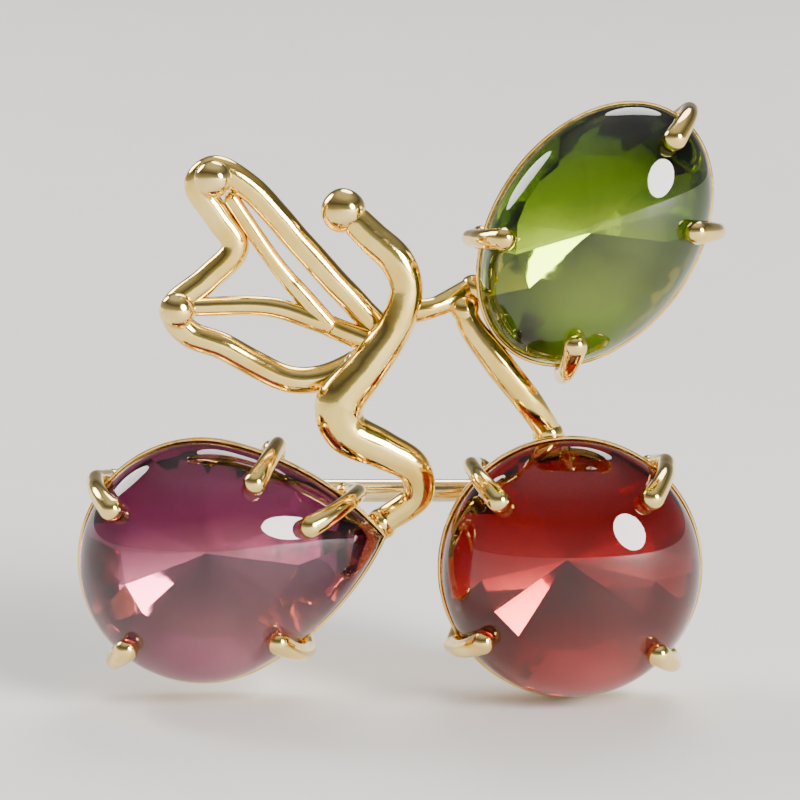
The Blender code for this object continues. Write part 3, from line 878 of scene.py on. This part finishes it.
# ---------------------------------------------------------------- solder
def make_grains(name, grains, look):
    """Melted grains of solder as one piece; each is (x, y, z, radius)."""
    bm = bmesh.new()
    for number, (x, y, z, radius) in enumerate(grains):
        lump = bmesh.ops.create_icosphere(bm, subdivisions=3, radius=radius)
        for vert in lump["verts"]:
            direction = vert.co / radius
            growth = 1 + swell(direction, GRAIN_WAVES, number)
            vert.co = direction * radius * growth + Vector((x, y, z))
    return finish_mesh(name, bm, [look], crease=80.0)


def make_skirt(name, x, half_x, half_z):
    """A hollow-sided fillet of solder round a fitting's rectangular foot on the back of a cup."""
    widest = SKIRT[0][0]
    rings = []
    for grow, rise in SKIRT:
        outline = []
        for quarter, (side_x, side_z) in enumerate(((1, 1), (-1, 1), (-1, -1), (1, -1))):
            middle = (side_x * (half_x - SKIRT_CORNER_R), side_z * (half_z - SKIRT_CORNER_R))
            outline += arc(middle, SKIRT_CORNER_R + grow, 90 * quarter, 90 * quarter + 90, steps=8)
        waves = [1 + SKIRT_WAVE * grow / widest * math.sin(7.0 * u + 5.0 * v) for u, v in outline]
        rings.append([Vector((x + u * k, CUP_BACK_Y + rise, v * k)) for (u, v), k in zip(outline, waves)])
    return finish_mesh(name, skinned(rings), ["gold_cast"], crease=60.0)


def make_solder():
    for name, (stone, _) in STONES.items():
        feet = [cup_side(stone, degrees, CLAW_GRAIN_SHARE, CLAW_GRAIN_OUT) for degrees in stone["claws"]]
        grains = make_grains(f"{name}_solder", [(*foot, CLAW_GRAIN_R) for foot in feet], "gold_cast")
        show(grains, [])
    joints = [
        (*cup_side(PEAR, BRANCH_ANGLE, STEM_END_SHARE, STEM_GRAIN_OUT), FRUIT_STEM_GRAIN_R),
        (*cup_side(ROUND, STEM_ROUND_ANGLE, STEM_END_SHARE, STEM_GRAIN_OUT), FRUIT_STEM_GRAIN_R),
        (*cup_side(OVAL, STEM_OVAL_ANGLE, STEM_END_SHARE, STEM_GRAIN_OUT), LEAF_STEM_GRAIN_R),
        *JOINT_GRAINS,
    ]
    show(make_grains("joint_solder", joints, "gold_wire"), [])
    show(make_skirt("hinge_solder", HINGE_X, EAR_R, EAR_OUT_HALF), [])
    show(make_skirt("catch_solder", CATCH_X, CATCH_HALF, CATCH_FOOT_HALF), [])


# ---------------------------------------------------------------- pin and catch
def round_rod(radius, half, look="gold_cast"):
    return finish_mesh("rod", turned([(0, -half), (radius, -half), (radius, half), (0, half)], "Z"), [look])


def make_bracket():
    side = [(EAR_R, FOOT_Y)] + arc((0, 0), EAR_R, 0, 180, steps=40) + [(-EAR_R, FOOT_Y)]
    bracket = finish_mesh("hinge_ears", prism(side, "Z", EAR_OUT_HALF), ["gold_cast"])
    floor = BRACKET_FLOOR_Y
    gap = [(-HINGE_CUT, floor), (HINGE_CUT, floor), (HINGE_CUT, HINGE_CUT), (-HINGE_CUT, HINGE_CUT)]
    cut(bracket, finish_mesh("gap", prism(gap, "Z", EAR_GAP_HALF), ["gold_cast"]))
    cut(bracket, round_rod(RIVET_HOLE_R, HINGE_CUT))
    soften(bracket, EDGE_SOFT)
    shift_x(bracket, HINGE_X)
    show(bracket, ["hinge_bracket"])


def make_rivet():
    """A rivet with a low domed head at each end."""
    head = arc((0, RIVET_NECK + RIVET_HEAD_EDGE), RIVET_HEAD_R, 0, RIVET_HEAD_SWEEP, steps=10)
    half = [(RIVET_R, RIVET_NECK), (RIVET_UNDER_R, RIVET_NECK)]
    half += [(r, RIVET_NECK + (h - RIVET_NECK) * RIVET_HEAD_FLATTEN) for r, h in head]
    half.append((0, RIVET_NECK + RIVET_HEAD_RISE))
    profile = [(r, -h) for r, h in reversed(half)] + half
    rivet = finish_mesh("rivet", turned(profile, "Z"), ["gold_wire"], crease=50.0)
    shift_x(rivet, HINGE_X)
    show(rivet, ["hinge_rivet"])


def make_pin():
    """The pin with its eye and stop heel in one piece, drawn to a point."""
    heel = arc((0, 0), HEEL_R, HEEL_ANGLE - HEEL_SPREAD / 2, HEEL_ANGLE + HEEL_SPREAD / 2, steps=8)
    eye_side = arc((0, 0), EYE_R, HEEL_ANGLE + HEEL_BLEND, HEEL_ANGLE - HEEL_BLEND + 360, steps=48)
    pin = finish_mesh("pin_wire", prism(heel + eye_side, "Z", EYE_HALF_HEIGHT), ["pin_steel"])
    tip = PIN_TIP_X - HINGE_X
    taper = tip - PIN_TAPER
    shaft = [(0, PIN_START), (PIN_R, PIN_START), (PIN_R, taper)]
    for k in range(1, PIN_TAPER_STEPS + 1):
        t = k / PIN_TAPER_STEPS
        radius = PIN_R * (1 - t**PIN_TAPER_POWER) + PIN_POINT_R * t
        shaft.append((radius, taper + (PIN_TAPER - PIN_POINT) * t))
    shaft.append((0, tip))
    cut(pin, finish_mesh("shaft", turned(shaft, "X"), ["pin_steel"]), "UNION")
    cut(pin, round_rod(EYE_HOLE_R, HINGE_CUT, "pin_steel"))
    soften(pin, EDGE_SOFT)
    shift_x(pin, HINGE_X)
    show(pin, ["pin_stem"], "pin")


def make_sleeve():
    """The catch's C-shaped sleeve on its foot."""
    meet = math.degrees(math.asin(CATCH_FOOT_HALF / HOUSING_R))
    outline = arc((0, 0), HOUSING_R, MOUTH_HALF_ANGLE, 180 - meet, steps=24)
    outline += [(FOOT_Y, CATCH_FOOT_HALF), (FOOT_Y, -CATCH_FOOT_HALF)]
    outline += arc((0, 0), HOUSING_R, 180 + meet, 360 - MOUTH_HALF_ANGLE, steps=24)
    outline += arc((0, 0), HOUSING_BORE_R, 360 - MOUTH_HALF_ANGLE, MOUTH_HALF_ANGLE, steps=64)
    sleeve = finish_mesh("catch_sleeve", prism(outline, "X", CATCH_HALF), ["gold_cast"])
    soften(sleeve, SLEEVE_SOFT)
    shift_x(sleeve, CATCH_X)
    show(sleeve, ["catch_housing"])


def make_barrel():
    """The slotted barrel that rolls in the sleeve, with a flange at each end and a thumb lever."""
    end = BARREL_HALF + FLANGE_THICK
    side = [(FLANGE_R - FLANGE_EASE, end), (FLANGE_R, end - FLANGE_EASE), (FLANGE_R, BARREL_HALF)]
    side.append((BARREL_R, BARREL_HALF))
    profile = [(0, -end)] + [(radius, -height) for radius, height in side]
    profile += list(reversed(side)) + [(0, end)]
    barrel = finish_mesh("catch_roller", turned(profile, "X"), ["gold_wire"])
    thick = LEVER_HALF_THICK
    tip = arc((LEVER_R - thick, 0), thick, -90, 90, steps=16)
    tongue = [(LEVER_ROOT, -thick)] + tip + [(LEVER_ROOT, thick)]
    along, across = math.cos(math.radians(LEVER_ANGLE)), math.sin(math.radians(LEVER_ANGLE))
    tilted = [(y * along - z * across, y * across + z * along) for y, z in tongue]
    cut(barrel, finish_mesh("lever", prism(tilted, "X", LEVER_HALF_WIDTH), ["gold_wire"]), "UNION")
    channel = [(SLOT_CUT, SLOT_HALF)] + arc((0, 0), SLOT_HALF, 90, 270, steps=32) + [(SLOT_CUT, -SLOT_HALF)]
    cut(barrel, finish_mesh("channel", prism(channel, "X", SLOT_CUT), ["gold_wire"]))
    soften(barrel, EDGE_SOFT)
    shift_x(barrel, CATCH_X)
    show(barrel, ["catch_barrel"], "catch")


# ---------------------------------------------------------------- studio
def make_stage():
    """A pale round floor that sweeps up all round into a low wall."""
    low = cad_low[2] / MM - FLOOR_DROP
    path = [(0.0, low), (FLOOR_FLAT, low)]
    for k in range(1, SWEEP_STEPS + 1):
        t = k / SWEEP_STEPS
        path.append((FLOOR_FLAT + SWEEP_REACH * t, low + SWEEP_RISE * t**2))
    bm = bmesh.new()
    points = [bm.verts.new((reach, 0.0, height)) for reach, height in path]
    edges = [bm.edges.new(pair) for pair in zip(points, points[1:])]
    spun = {"axis": (0, 0, 1), "angle": math.tau, "steps": SWEEP_TURN_STEPS, "use_merge": True}
    bmesh.ops.spin(bm, geom=points + edges, **spun)
    finish_mesh("floor", bm, ["pale_sweep"], crease=60.0)


def aim(holder, azimuth, elevation, distance):
    """Stands the holder round the brooch, facing it; azimuth 0 is in front, positive to the right."""
    a, e = math.radians(azimuth), math.radians(elevation)
    back = Vector((math.sin(a) * math.cos(e), -math.cos(a) * math.cos(e), math.sin(e)))
    holder.location = (Vector(cad_low) + Vector(cad_high)) / 2 + back * distance
    holder.rotation_euler = (-back).to_track_quat("-Z", "Y").to_euler()
    bpy.context.scene.collection.objects.link(holder)


def make_lights():
    for name, (azimuth, elevation, width, power, colour) in LIGHTS.items():
        light = bpy.data.lights.new(name, "AREA")
        light.shape = "DISK"
        light.size = width
        light.energy = power
        light.color = colour
        aim(bpy.data.objects.new(name, light), azimuth, elevation, LIGHT_DISTANCE)


def make_world():
    """A soft pale room: as pale as the floor at the horizon, duller above it, bright again overhead."""
    world = bpy.data.worlds.new("studio")
    world.use_nodes = True
    tree = world.node_tree
    toward = tree.nodes.new("ShaderNodeTexCoord").outputs["Generated"]
    parts = tree.nodes.new("ShaderNodeSeparateXYZ")
    tree.links.new(toward, parts.inputs[0])
    tones = tree.nodes.new("ShaderNodeValToRGB")
    tree.links.new(parts.outputs["Z"], tones.inputs["Fac"])
    tones.color_ramp.interpolation = "EASE"
    stops = tones.color_ramp.elements
    stops[0].position, stops[0].color = WORLD_TONES[0]
    stops[1].position, stops[1].color = WORLD_TONES[-1]
    for position, colour in WORLD_TONES[1:-1]:
        stops.new(position).color = colour
    back = tree.nodes["Background"]
    tree.links.new(tones.outputs["Color"], back.inputs["Color"])
    back.inputs["Strength"].default_value = WORLD_STRENGTH
    bpy.context.scene.world = world


def make_camera():
    """Nearly face-on and a little from above."""
    camera = bpy.data.cameras.new("camera")
    camera.lens = CAMERA_LENS
    camera.clip_start = CAMERA_NEAR
    camera.clip_end = CAMERA_FAR
    holder = bpy.data.objects.new("camera", camera)
    aim(holder, 0, CAMERA_ELEVATION, CAMERA_DISTANCE)
    bpy.context.scene.camera = holder


make_settings()
make_leaf()
make_stems()
make_solder()
make_bracket()
make_rivet()
make_pin()
make_sleeve()
make_barrel()
make_stage()
make_world()
make_lights()
make_camera()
---+---
Print, please, the lines above from the very first through the one that holds "return finish_mesh(name, bm, [look], crease=80.0)", both included, word for word and with nothing else.

Answer for this exercise ▸
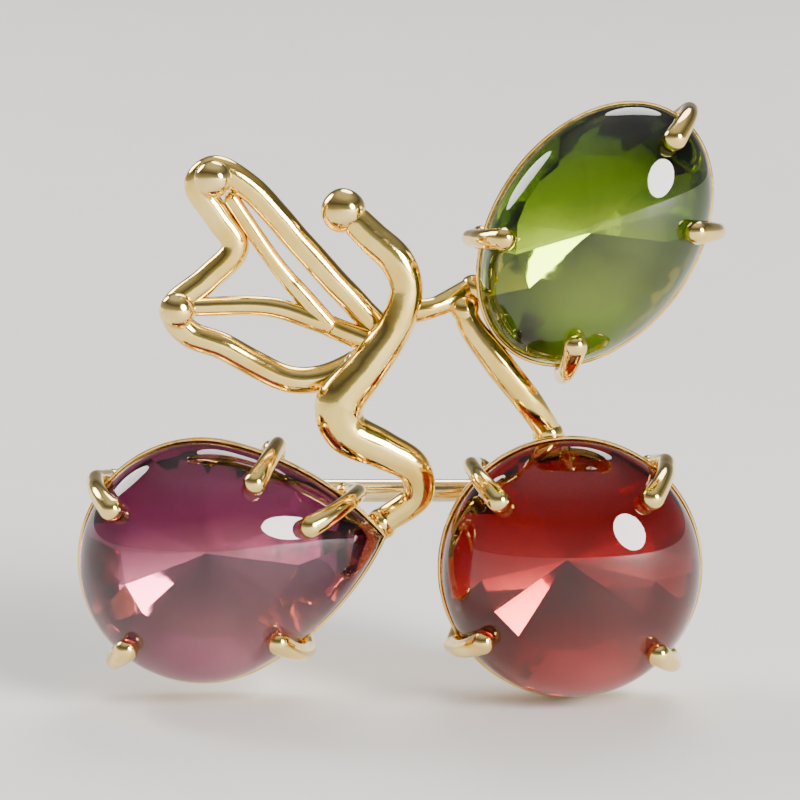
The Blender code for this object continues. Write part 3, from line 878 of scene.py on. This part finishes it.
# ---------------------------------------------------------------- solder
def make_grains(name, grains, look):
    """Melted grains of solder as one piece; each is (x, y, z, radius)."""
    bm = bmesh.new()
    for number, (x, y, z, radius) in enumerate(grains):
        lump = bmesh.ops.create_icosphere(bm, subdivisions=3, radius=radius)
        for vert in lump["verts"]:
            direction = vert.co / radius
            growth = 1 + swell(direction, GRAIN_WAVES, number)
            vert.co = direction * radius * growth + Vector((x, y, z))
    return finish_mesh(name, bm, [look], crease=80.0)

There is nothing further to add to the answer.